The Christian Aid report makes the point that it is difficult to tabulate personal and property loss in nations that are underinsured or struggle to keep such records. Accordingly, the group highlighted the 2021 devastation, though without accurate dollar amounts, linked to drought in Africa and Latin America and floods in South Sudan.
The high-profile U.N. climate summit in Glasgow in November made headway in key areas, including agreement in cutting potent methane gases, which leak from natural gas production NG00, -0.22% and livestock LC00, -0.14%, among other sources. Methane doesn’t last as long as atmosphere-warming carbon emissions, but its shorter time in the air can be even more damaging. The Glasgow conference, known as Conference of Parties, or COP26, can also boast that more private-sector interests, especially from wealthy nations, continue to join the global push to slow the Earth’s warming.
Still, pressure remains on the world’s largest economies to do more to curb fossil-fuel burning. The latest U.N. emissions-gap report suggested that the national climate pledges that make up the Paris Agreement were not currently on track to ensure global heating is kept below 1.5 degrees Celsius, as the Paris pact laid out.
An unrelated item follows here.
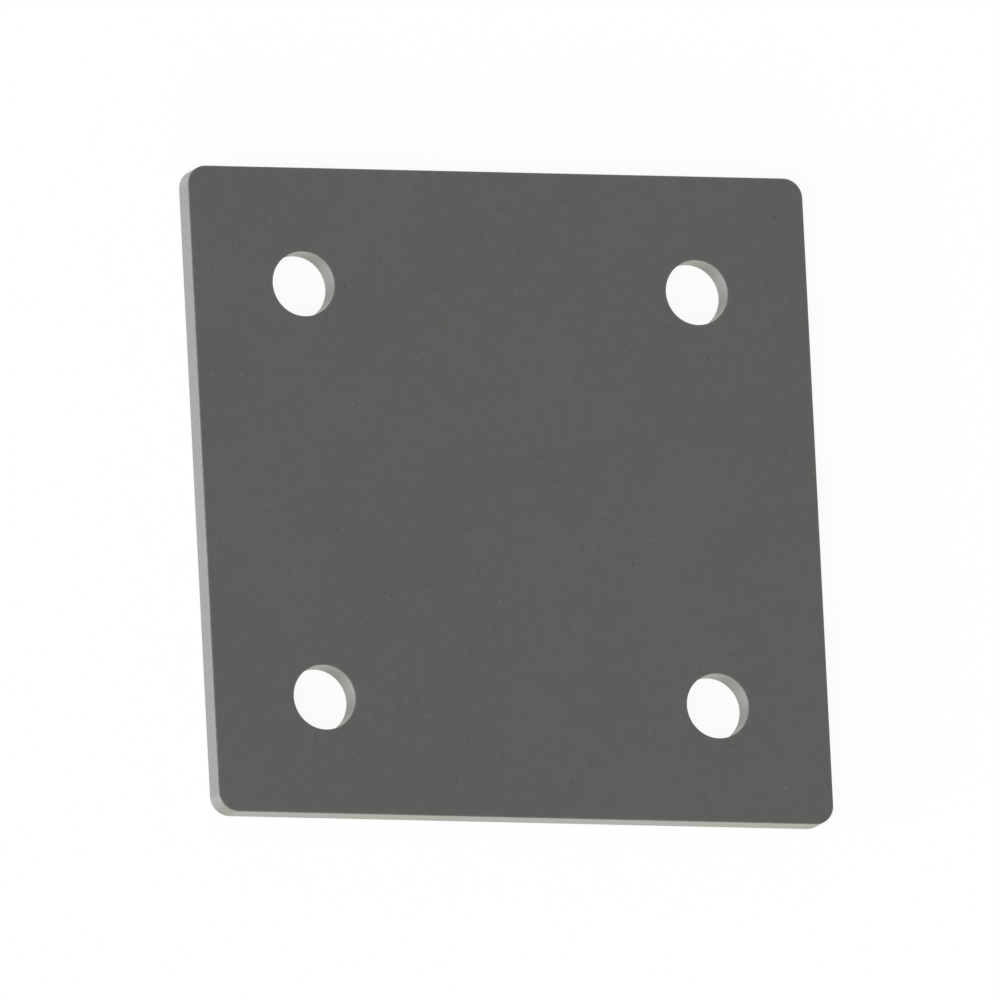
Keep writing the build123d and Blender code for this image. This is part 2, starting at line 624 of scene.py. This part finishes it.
class COVERPLATE_OT_plate(bpy.types.Operator):
    """Build the finished plate over its node in the frame"""
    bl_idname = "cover_plate.plate"
    bl_label = "Cover Plate"
    bl_options = {"REGISTER", "UNDO"}

    def execute(self, context):
        size, finish = context.scene.plate_size, context.scene.plate_finish
        reach_x = size.spacing_x / 2 + size.hole_radius + size.edge_break
        reach_y = size.spacing_y / 2 + size.hole_radius + size.edge_break
        if reach_x >= size.width / 2 or reach_y >= size.height / 2:
            raise ValueError("the holes reach past the plate's edges")
        points, faces, finishes = plate_surface(size)
        plate = new_mesh("steel_plate", points, faces, finishes)
        # The "shine" attribute holds the painted highlight and painted shade of the cut walls.
        for name, values in (("rim_mm", rim_distance(size, points)), ("shine", painted_wall_shine(size, points))):
            plate.data.attributes.new(name, "FLOAT", "POINT").data.foreach_set("value", values)
        for make in (mill_scale, laser_cut_edge, drilled_bore, deburred_rim):
            plate.data.materials.append(make(finish))
        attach(plate, "root")
        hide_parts(NODE)
        return {"FINISHED"}


class COVERPLATE_OT_stage(bpy.types.Operator):
    """Lay the floor, hang the lamps and place the camera"""
    bl_idname = "cover_plate.stage"
    bl_label = "Stage"
    bl_options = {"REGISTER", "UNDO"}

    def execute(self, context):
        stage = context.scene.plate_stage
        floor(stage)
        sky(stage)
        for name, (towards, spread) in LAMPS.items():
            lamp(name, towards, spread, getattr(stage, name + "_light"), getattr(stage, name + "_colour"))
        camera(stage)
        context.scene.view_settings.view_transform = "Standard"
        return {"FINISHED"}


class COVERPLATE_PT_sidebar(bpy.types.Panel):
    """Sizes, colours and the two steps"""
    bl_label = "Cover Plate"
    bl_idname = "COVERPLATE_PT_sidebar"
    bl_space_type = "VIEW_3D"
    bl_region_type = "UI"
    bl_category = "Cover Plate"

    def draw(self, context):
        scene = context.scene
        for operator, groups in (("cover_plate.plate", (scene.plate_size, scene.plate_finish)),
                                 ("cover_plate.stage", (scene.plate_stage,))):
            box = self.layout.box()
            for group in groups:
                for name in group.__annotations__:
                    box.prop(group, name)
            box.operator(operator)


CLASSES = (PlateSize, PlateFinish, StageSettings,
           COVERPLATE_OT_plate, COVERPLATE_OT_stage, COVERPLATE_PT_sidebar)
GROUPS = {"plate_size": PlateSize, "plate_finish": PlateFinish, "plate_stage": StageSettings}


def register():
    """Adds the classes, and their settings to every scene."""
    for one in CLASSES:
        bpy.utils.register_class(one)
    for name, group in GROUPS.items():
        setattr(bpy.types.Scene, name, PointerProperty(type=group))


def unregister():
    """Takes the settings and the classes away again."""
    for name in GROUPS:
        delattr(bpy.types.Scene, name)
    for one in reversed(CLASSES):
        bpy.utils.unregister_class(one)


def main():
    """Builds the plate and its stage."""
    register()
    bpy.ops.cover_plate.plate()
    bpy.ops.cover_plate.stage()


if __name__ == "__main__":
    main()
What’s more, rich nations have been pushed, and have responded slowly, to help finance the devastation in less-wealthy economies that tend to provide the bulk of natural resources that power the globe, and yet produce fractions of the pollution that their wealthier counterparts spew.
“One glaring omission from the outcome in Glasgow was a fund to deal with the permanent loss and damage caused by climate change,” Christian Aid said in its report summing up the costly events. “This is one issue which will need to be addressed at COP27 in Egypt in 2022.”